Summer begins by April and summer temperatures can peak at 47 °C or 116.6 °F in May.

The rainy season starts by the third week of June (although this is variable year to year), while the monsoon rains gradually weaken in September and end before the last week of September. In the rainy season, the average daily high temperature hovers around 36 °C or 96.8 °F with high humidity. The average rainfall for the village is about 1,150 millimetres or 45 inches per year, occurring almost entirely within the three-and-a-half months of the Southwest Monsoon.

== Demographics ==
Poonchh is a large village with an area of 837.55 hectares and total 1280 families residing. The Poonchh village has population of 7518 of which 3919 are males while 3599 are females as per Population Census 2011.

In Poonchh village, population of children with age 0-6 is 920 which makes up 12.24% of total population of village. Average Sex Ratio of Poonchh village is 918 which is higher than Uttar Pradesh state average of 912. Child Sex Ratio for the Poonchh as per census is 866, lower than Uttar Pradesh average of 902.

Poonchh village has higher literacy rate compared to Uttar Pradesh. In 2011, literacy rate of Poonchh village was 81.86% compared to 67.68% of Uttar Pradesh. In Poonchh Male literacy stands at 91.80% while female literacy rate was 71.12%.

| Particulars | Total | Male | Female |
|---|---|---|---|
| Total No. of Houses | 1,280 | - | - |
| Population | 7,518 | 3,919 | 3,599 |
| Child (0-6) | 920 | 493 | 427 |
| Schedule Caste | 1,505 | 787 | 718 |
| Schedule Tribe | 0 | 0 | 0 |
| Literacy | 81.86 % | 91.80 % | 71.12 % |
| Total Workers | 3,075 | 2,055 | 1,020 |

== Education ==

=== Higher Education ===

- Ramswaroop Yadav Mahavidhyalay
- Dr. J Verma ITI College

=== Schools ===

- Saraswati Gyan Mandir Higher Secondary School
- Subhash Higher Secondary School
- Bhagirath Higher Secondary School
- Shri Krishna Higher Secondary School
- Mayanand Gurukul Ashram Higher Secondary School
- Ramswaroop Kanya Higher Secondary School
- Govt.
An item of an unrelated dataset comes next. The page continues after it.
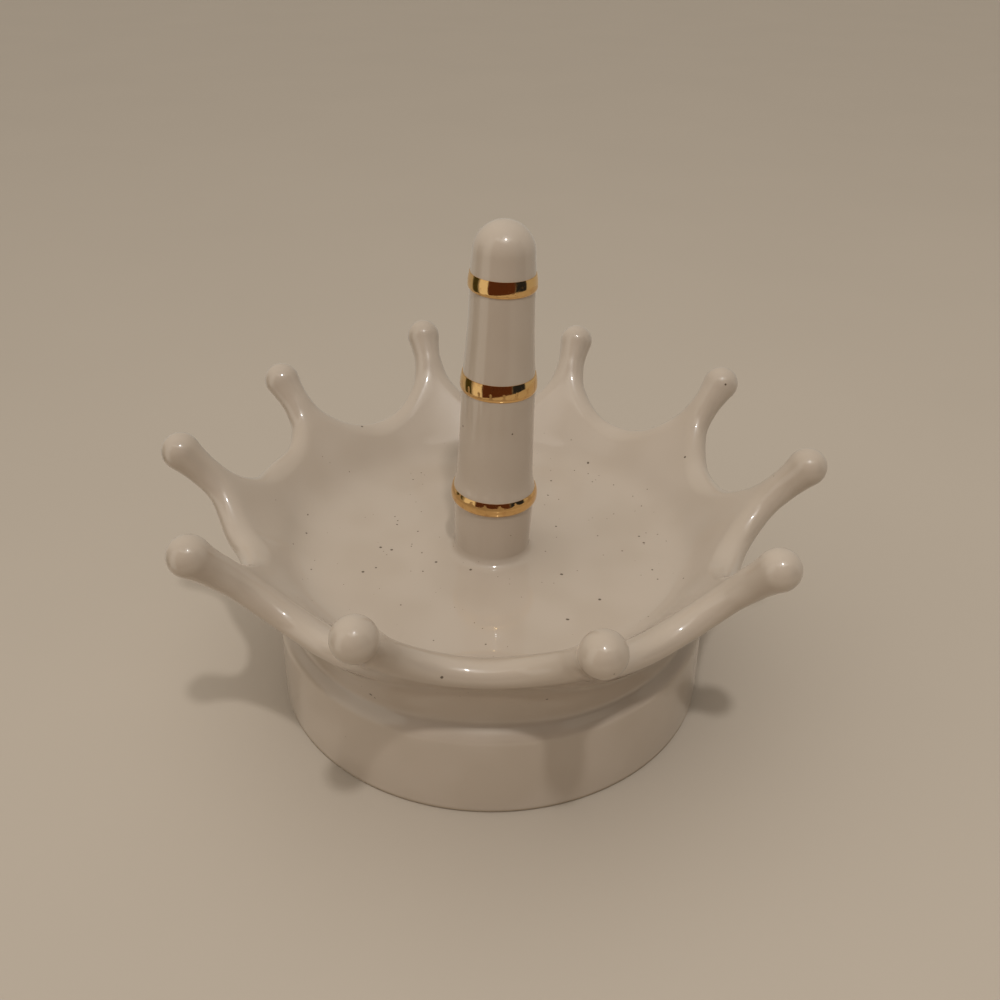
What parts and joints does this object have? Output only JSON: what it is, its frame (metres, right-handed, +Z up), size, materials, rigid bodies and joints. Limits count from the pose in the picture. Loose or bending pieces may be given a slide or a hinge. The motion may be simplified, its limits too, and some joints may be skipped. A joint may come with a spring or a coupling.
{
  "type": "ring dish",
  "caption": "Glazed porcelain ring dish shaped as a crown of round-tipped points on a hollow foot, with a tall post for rings, banded in gold, in its bowl.",
  "frame": {"origin": "centre of the foot, on the table it stands on", "axes": "+Z up along the foot's axis, +Y away from the viewer of the picture, +X to the viewer's right; one point of the crown lies on +X"},
  "size_m": [0.11, 0.1048, 0.082],
  "materials": {
    "white_glaze": "clear glossy glaze over warm white porcelain",
    "gold_lustre": "fired bright gold lustre, mirror smooth and lightly worn"
  },
  "bodies": {
    "root": {"crown_dish": "white_glaze", "ring_post": "white_glaze", "luting_slip_ring": "white_glaze", "gold_band_lower": "gold_lustre", "gold_band_middle": "gold_lustre", "gold_band_upper": "gold_lustre"}
  },
  "joints": []
}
Primary School
- Divine Light School (English Medium)
- Vinayak Public School (English Medium)

Poonchh village is a center for education for more than 14 villages around it and it also have numerous coaching classes for school academics and government job exam preparation.

== Economic ==
Poonchh village is also a center of economic activities for more than 14 villages around it. It has well established market places, automobile service centers, restaurants and highway dhaba, Govt. hospital, private clinics, agriculture produce procurement center (Galla Mandi), Punjab National Bank and ATM, Indian Post Office, and Co-operative Bank.

== Notable people ==
As per constitution of India and Panchyati Raaj Act (Amendment 1998), Poonchh village is administered by the Pradhan (Head of Village) who is an elected representative of the village. Currently, Lakhan Yadav is the elected Pradhan (Head of Village); he succeeded Meera w/o Ramkumar Yadav in April 2021.

Poonchh represents in Jila Panchayat members election as ward 1 in Jhansi district, which has a total of 24 wards. It consists of a total of 22 villages (Gram Sabha) with the total 44,708 voters. Currently, Balkishun Barar has won the Jila Panchayat member election with the support of Bhartiya Janta Party in a close contest with independent candidate Yadvendra Singh supported by Kishan Singh and Samajwadis in April 2021. In total, 13 candidates contested the jila panchayat member election and only 2 candidates (Balkishun Barar and Yadvendra Singh) were able to secure their deposits. Rest 11 candidates lost their deposits.